Containment does not require isolation from the network. It requires that unexpected paths stand out.
Logging with intent
Logs are essential for accountability and diagnosis, but indiscriminate logging creates its own risks.
Event-focused logging strikes a better balance. Tracking start and stop events, tool usage, and external service calls provides operational visibility without creating an archive of sensitive content. Full prompts, transcripts, and document contents feel useful during development, but they often become liabilities later, long after their original purpose has faded.
Some failure modes are specific to agent behavior rather than infrastructure load. Repeated retries, sudden spikes in outbound requests, or sustained resource usage without clear cause often signal looping or misconfiguration rather than demand.
Deciding how the system stops
Operational clarity matters most before deployment, when the system still feels simple.
Knowing how to stop the agent process, shut down the VM from the control plane, and rotate credentials quickly reduces decision-making under stress.
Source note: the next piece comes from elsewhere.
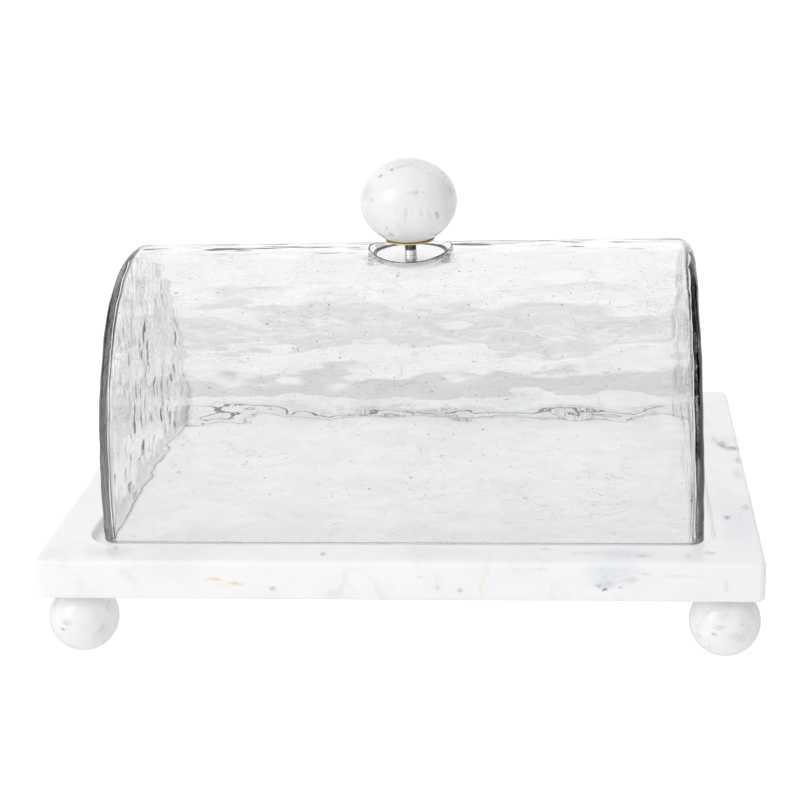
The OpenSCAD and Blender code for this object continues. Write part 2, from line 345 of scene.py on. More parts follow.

Writing these steps down early turns a future incident into a checklist rather than an improvisation.
Isolation and least privilege pay off here. When something goes wrong, the ability to answer what the agent could access, what it could do, and what must be revoked immediately determines how quickly the system becomes understandable again.
A defensible minimum
For teams moving quickly, a small set of controls goes a long way.
- A dedicated VM and a non-root service user limit blast radius.
- Secured administrative access and protected cloud accounts reduce entry points.
- Separate, least-privilege credentials with limits constrain damage.
- Clean logging and disciplined secret handling reduce silent exposure.
- A clear stop-and-rotate plan keeps recovery practical.
Everything beyond this is refinement. Often valuable, sometimes necessary, but still refinement.
An always-on agent is powerful software operating next to your credentials. Treating it as an operational system from the start makes it something you can rely on rather than something you quietly worry about.